In the last month, I've had to say goodbye to the person that I need most, Jon. It's not like we have never been apart but in the past there was always an end, like the end of summer or winter break. This time we don't know how long we will be apart, and the possible permanence of the situation is what makes it so hard. This was the year we were suppose to be together all year and it's difficult to accept that it's not happening. In addition to dealing with being apart, it's becoming harder to see him struggle with trying to find a job and I know that it's starting to wear on him. The poor thing, he would be such a great asset to any company and has such a great resume but has had no luck in this economy. In the end it's hard not to take out the stress on each other.

Also this month I've left the house and place that I've called home for the past 4 years. My family has been so welcoming since I have moved back home and my parents are amazing. However, I'm having anxiety about the upcoming school year. It's my last year, the most important year and I have no idea what I'm doing because it's all going to be in a new place. I don't know how I'm going to get to school, how I'm going to get home, how I'm going to get projects to school or whether I'm going to be working late at school or not. The unknowing of the situation is killing me.

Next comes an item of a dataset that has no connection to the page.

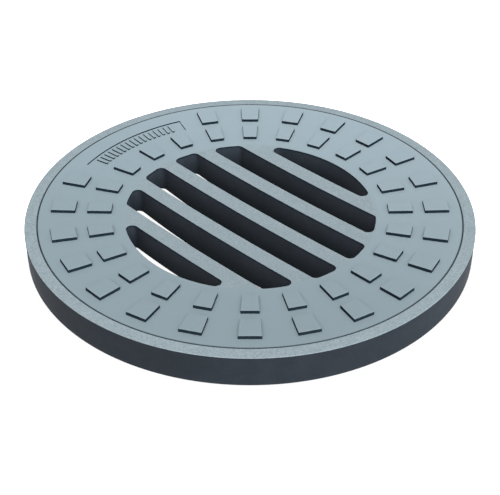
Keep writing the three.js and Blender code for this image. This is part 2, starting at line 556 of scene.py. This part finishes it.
combine(grate, makeSlots(slotSize), "DIFFERENCE")
print("slots cut:", len(grate.data.polygons), "faces")


# Tread blocks
blockSize = {
    "positions": 24,
    "height": 0.0052,
    "length": 0.037,
    "halfAngle": math.radians(3.05),
    "innerRing": 0.2109,
    "outerRing": 0.2654,
    "draft": 0.98,            # the top's size as a share of the foot's
    "edge": 0.0005,
    "root": 0.004,            # how far a block runs down into the plate
    "missing": (5, 6, 7),     # outer places that the panel takes
}


def makeBlock(size, start):
    pickOnly()
    bpy.ops.mesh.primitive_cube_add(size=1)
    block = bpy.context.object
    middle = start + size["length"] / 2
    widths = [2 * radius * math.tan(size["halfAngle"]) for radius in (start, start + size["length"])]
    edit(block)
    bpy.ops.mesh.select_all(action="SELECT")
    tall = size["height"] + size["root"]
    bpy.ops.transform.resize(value=(size["length"], widths[0], tall), center_override=(0, 0, 0))
    bpy.ops.transform.translate(value=(0, 0, size["height"] - tall / 2))
    selectWhere(block, "verts", lambda vertex: vertex.co.x > 0)
    bpy.ops.transform.resize(value=(1, widths[1] / widths[0], 1), center_override=(0, 0, 0))
    selectWhere(block, "verts", lambda vertex: vertex.co.z > 0)
    bpy.ops.transform.resize(value=(size["draft"], size["draft"], 1), center_override=(0, 0, 0))
    selectWhere(block, "edges", lambda edge: max(end.co.z for end in edge.verts) > 0)
    bpy.ops.mesh.bevel(offset=size["edge"], segments=3, affect="EDGES")
    settle(block, (middle, 0, topLevel(middle)), (0, -math.atan(dishSlope(middle)), 0))
    return block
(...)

However I know this, I have always been a planner. I've known what I wanted to do since the 7th grade and I also knew where I wanted to go to school, I know what I'm wearing tomorrow, my plans for the next three days and yes I also have a 5 year plan. I plan because it makes me feel better, like I'm in control somehow and when I can't plan I get anxiety, this is my conclusion. Now I told someone how I was feeling so don't judge me.